Frequency-Resolved refers to the fact that the final signal is a spectrum. Before explaining Optical Gating, it helps to recognize that the pulse is really interacting with itself. In most configurations, the pulse is split and recombined, as in an interferometer. However, in this case, the recombination does not occur on a beam-splitter, but rather in a nonlinear medium, which allows the two beams to interact with each other. It is this interaction that allows the pulses to "gate" the spectral information of the other pulse. So Optical Gating refers to the fact that the measured spectrum is really from a time-slice of the pulse, and that time-slice is determined by the pulse nonlinear interaction. The gate function depends on the type of nonlinear interaction allowed.

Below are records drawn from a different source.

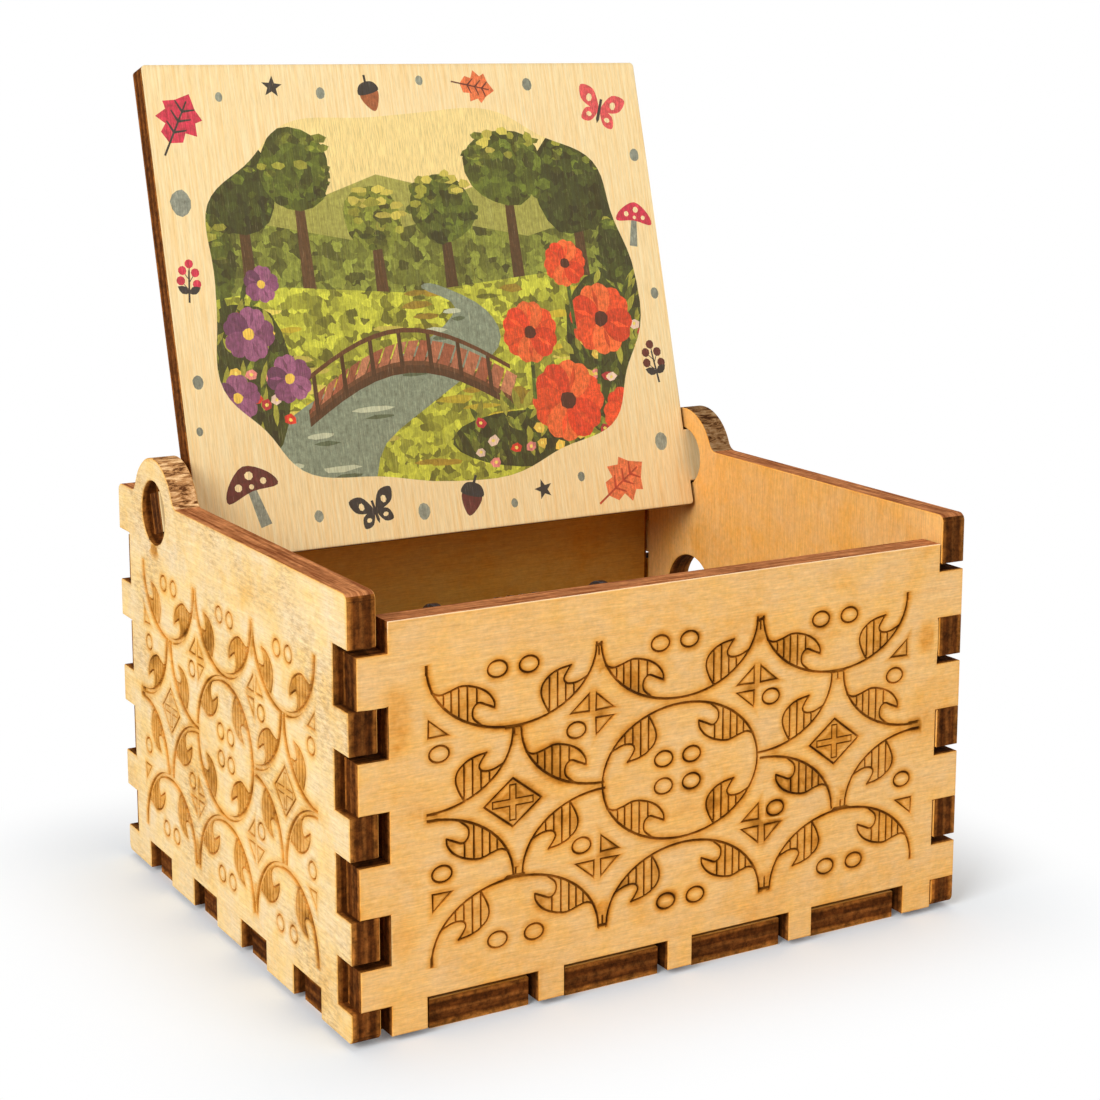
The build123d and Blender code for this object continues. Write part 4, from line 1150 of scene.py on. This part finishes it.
steel = mat.scaled(blueing, ground_shade)
ground_rough = mat.ranged(ground, 0.0, 1.0, 0.22, 0.42)
ground_bump = mat.bump(ground, 0.3, 3e-05)
mat.surface(Base_Color=steel, Roughness=ground_rough, Metallic=1.0, Normal=ground_bump)
fitted(softened("comb", 0.08), "comb", comb_steel, "case")

soft_lead = metal("soft_lead", (0.26, 0.27, 0.29), (0.16, 0.17, 0.18), 0.55, (1.0, 4.0, 1.0), 1.6, bump=0.7,
                  mottle=1.2)
fitted(softened("tuning_weights", 0.12), "tuning_weights", soft_lead, "case")

# ---------------------------------------------------------------------------
# The screws: slotted, turned from zinc-plated steel. Pan heads hold the comb,
# the bracket and the rear plate; two sunk heads come up through the floor.


def new_group(name, sizes, others):
    """A tree of geometry nodes with its named inputs, and the maker of its nodes."""
    tree = bpy.data.node_groups.new(name, "GeometryNodeTree")
    face = tree.interface
    face.new_socket(name="Geometry", in_out="INPUT", socket_type="NodeSocketGeometry")
    for label, value in sizes:
        face.new_socket(name=label, in_out="INPUT", socket_type="NodeSocketFloat").default_value = value
    for label, kind in others:
        face.new_socket(name=label, in_out="INPUT", socket_type="NodeSocket" + kind)
    face.new_socket(name="Geometry", in_out="OUTPUT", socket_type="NodeSocketGeometry")
    return tree, Nodes(tree)


def set_on_points(maker, given, shape, aim):
    """Ends a tree of geometry nodes: the shape is set on every point it is given, in the given material."""
    points = maker.node("GeometryNodeMeshToPoints", {"Mesh": given["Geometry"]}).outputs[0]
    placing = {"Points": points, "Instance": shape, "Rotation": aim}
    real = maker.node("GeometryNodeInstanceOnPoints", placing).outputs[0]
    real = maker.node("GeometryNodeRealizeInstances", {0: real}).outputs[0]
    finished = maker.node("GeometryNodeSetMaterial", {"Geometry": real, "Material": given["Material"]}).outputs[0]
    maker.tree.links.new(finished, maker.node("NodeGroupOutput").inputs[0])
    return maker.tree


def slotted_screws_tree():
    """Geometry nodes that set a slotted screw on every point: head, slot and a spiral thread."""
    tree, maker = new_group("slotted_screws", (
        ("Head radius", 0.002), ("Neck radius", 0.002), ("Crown radius", 0.0014), ("Head height", 0.0015),
        ("Slot width", 0.0005), ("Slot depth", 0.0006), ("Shank radius", 0.001), ("Shank length", 0.004),
        ("Thread pitch", 0.0004), ("Thread height", 0.00018),
    ), (("Pointing", "Vector"), ("Seed", "Int"), ("Material", "Material")))
    node, math_of, times = maker.node, maker.math, maker.times
    given = node("NodeGroupInput").outputs
    head_height, slot_depth = given["Head height"], given["Slot depth"]
    shank_length, shank_radius = given["Shank length"], given["Shank radius"]

    def upwards(height):
        return node("CombineXYZ", {2: height}).outputs[0]

    def moved(shape, place):
        return node("GeometryNodeTransform", {"Geometry": shape, "Translation": place}).outputs[0]

    def cone(top, bottom, depth, fill):
        sizes = {"Vertices": 36, "Radius Top": given[top], "Radius Bottom": given[bottom], "Depth": depth}
        return node("GeometryNodeMeshCone", sizes, fill_type=fill).outputs["Mesh"]

    def joined(*shapes):
        join = node("GeometryNodeJoinGeometry")
        for shape in shapes:
            tree.links.new(shape, join.inputs[0])
        return join.outputs[0]

    rim_height = times(head_height, 0.62)
    head = cone("Head radius", "Neck radius", rim_height, "NONE")
    crown = moved(cone("Crown radius", "Head radius", times(head_height, 0.38), "NGON"), upwards(rim_height))
    sizes = {"Vertices": 36, "Radius": given["Neck radius"]}
    neck = node("GeometryNodeMeshCircle", sizes, fill_type="NGON").outputs[0]
    neck = node("GeometryNodeFlipFaces", {"Mesh": neck}).outputs[0]
    merging = {"Geometry": joined(head, crown, neck), "Distance": same_spot}
    whole_head = node("GeometryNodeMergeByDistance", merging).outputs[0]
    slot_size = node("CombineXYZ", {0: 0.02, 1: given["Slot width"], 2: slot_depth}).outputs[0]
    tall_slot = maker.vector("MULTIPLY", slot_size, (1, 1, 1.5))
    slot_place = upwards(math_of("SUBTRACT", head_height, times(slot_depth, 0.5)))
    slot_place = maker.vector("ADD", slot_place, upwards(times(slot_depth, 0.25)))
    slot = moved(node("GeometryNodeMeshCube", {"Size": tall_slot}).outputs["Mesh"], slot_place)
    cut = node("GeometryNodeMeshBoolean", {0: whole_head, 1: slot}, operation="DIFFERENCE").outputs[0]
    core_radius = math_of("SUBTRACT", shank_radius, given["Thread height"])
    sizes = {"Vertices": 20, "Radius": core_radius, "Depth": shank_length}
    shank = moved(node("GeometryNodeMeshCylinder", sizes).outputs["Mesh"], upwards(times(shank_length, -0.5)))
    threaded, ridge_radius = times(shank_length, 0.9), times(given["Thread height"], 0.55)
    turns = math_of("DIVIDE", threaded, given["Thread pitch"])
    mean_radius = math_of("SUBTRACT", shank_radius, ridge_radius)
    sizes = {"Resolution": 18, "Rotations": turns, "Height": threaded, "Start Radius": mean_radius,
             "End Radius": mean_radius}
    spiral = moved(node("GeometryNodeCurveSpiral", sizes).outputs[0], upwards(times(shank_length, -0.98)))
    ridge = node("GeometryNodeCurvePrimitiveCircle", {"Resolution": 4, "Radius": ridge_radius}).outputs["Curve"]
    thread = node("GeometryNodeCurveToMesh", {"Curve": spiral, "Profile Curve": ridge, "Fill Caps": True}).outputs[0]
    spin = node("FunctionNodeRandomValue", {"Min": 0.0, "Max": 3.14159, "Seed": given["Seed"]}, data_type="FLOAT")
    spun = node("CombineXYZ", {2: spin.outputs[1]}).outputs[0]
    aim = node("FunctionNodeAlignRotationToVector", {"Vector": given["Pointing"]}, axis="Z").outputs[0]
    aim = node("FunctionNodeRotateRotation", {"Rotation": aim, "Rotate By": spun}, rotation_space="LOCAL").outputs[0]
    return set_on_points(maker, given, joined(cut, shank, thread), aim)


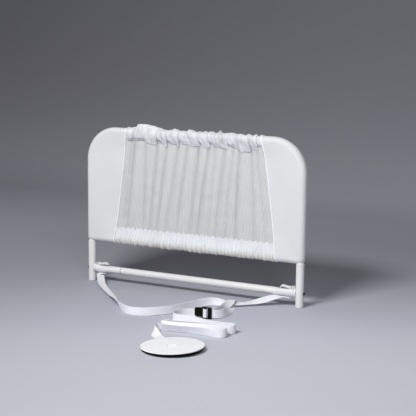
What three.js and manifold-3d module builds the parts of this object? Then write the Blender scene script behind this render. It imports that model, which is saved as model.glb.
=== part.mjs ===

Mathematically the FROG trace is simply a spectrogram but with an unknown gate function:

$I_{sig}(\omega,\tau) = \left | \int_{-\infty}^{\infty} P(t) G(t-\tau) e^{-i \omega t} dt \right | ^2$

where $P (t)$ is the "probe" pulse and $G (t)$ is the "gate" pulse. The probe and gate pulses are determined by the nonlinear interaction used, and it is the form of the probe and gate that distinguishes the different types of FROG from each other. Some of the most common are:

$P^{SHG}\left(t \right ) = E\left(t \right )$	$G^{SHG}\left(t \right ) = E\left(t \right )$	: Second-harmonic generation FROG
$P^{PG}\left(t \right )=E\left(t \right )$	$G^{PG}\left(t \right )=\left\|E\left(t \right )\right\|^2$	: Polarization gating FROG
$P^{SD}\left(t \right )=E^2\left(t \right )$	$G^{SD}\left(t \right )=E^*\left(t \right )$	: Self-diffraction FROG
$P^{THG}\left(t \right )=E\left(t \right )$	$G^{THG}\left(t \right )=E^2\left(t \right )$	: Third-harmonic generation FROG

For example second-harmonic generation FROG (SHG FROG) would be:

$I^{SHG}_{sig}(\omega,\tau) = \left | \int_{-\infty}^{\infty} E(t)E(t-\tau)e^{-i \omega t} dt \right | ^2$

and PG FROG would be:

$I^{PG}_{sig}(\omega,\tau) = \left | \int_{-\infty}^{\infty} E(t)|E(t-\tau)|^2 e^{-i \omega t} dt \right | ^2$

Traditional inversion algorithms for spectrograms requires perfect knowledge of the gate function ( $G (t)$ ), however, FROG does not have this luxury. Instead an iterative alogrithm is used. The algorithm uses both the data (FROG trace) and form of the nonlinearity to achieve a best match between the real FROG trace and the "retrieved" FROG trace. The retrieved FROG trace is created synthetically from the best guess for $E (t)$ .

FROG algorithm

The FROG algorithm is all about phase retrieval. The FROG trace measured in the lab is the exact intensity of $I s i g (ω,τ)$ ; however, it is missing the phase information. To start off with define a signal field:

$E_{sig}\left(t,\tau\right) = P\left(t \right )G\left(t-\tau\right)$

and further defining:

$\tilde{E}_{sig}(\omega,\tau) = \int_{-\infty}^{\infty} E_{sig}(t,\tau)e^{-i \omega t} dt$

given this the FROG trace becomes:

$I_{sig}(\omega,\tau) = \left | \tilde{E}_{sig}(\omega,\tau) \right | ^2$

inverting this:

$\left | \tilde{E}_{sig}(\omega,\tau) \right | = \sqrt{I_{sig}(\omega,\tau)}$

so the amplitude of $\tilde{E}_{sig}(\omega,\tau)$ is known, but not its phase. If this phase is found, then the pulse ( $E (t)$ ) can be retrieved.

An iterative algorithm is used to determine this unknown phase.

Start with an initial guess for $E(t)\,$ .
Synthetically create $E_{sig}(t,\tau)\,$ from $E(t)\,$ .
Fourier transform the time axis to the frequency domain, yielding $\tilde{E}_{sig}(\omega,\tau)$ .
Replace the amplitude (preserving the phase) of $\tilde{E}_{sig}(\omega,\tau)$ with the amplitude measured in the lab ( $I_{sig}(\omega,\tau)\,$ ). Call this $\tilde{E'}_{sig}(\omega,\tau)$ .
Take $\tilde{E'}_{sig}(\omega,\tau)$ and inverse Fourier transform it back into the time domain ( $E'_{sig}(t,\tau)\,$ ).
Extract the best $E(t)\,$ from $E'_{sig}(t,\tau)\,$ .
Synthetically create $E_{sig}(t,\tau)\,$ from $E(t)\,$ .
Fourier transform the time axis to the frequency domain, yielding $\tilde{E}_{sig}(\omega,\tau)$ .
Compare $\left |\tilde{E}_{sig}(\omega,\tau)\right |$ to $I_{sig}(\omega,\tau)\,$ (generally the rms difference). If this error (termed the "G" error) is sufficiently small, exit the loop.
GOTO 4.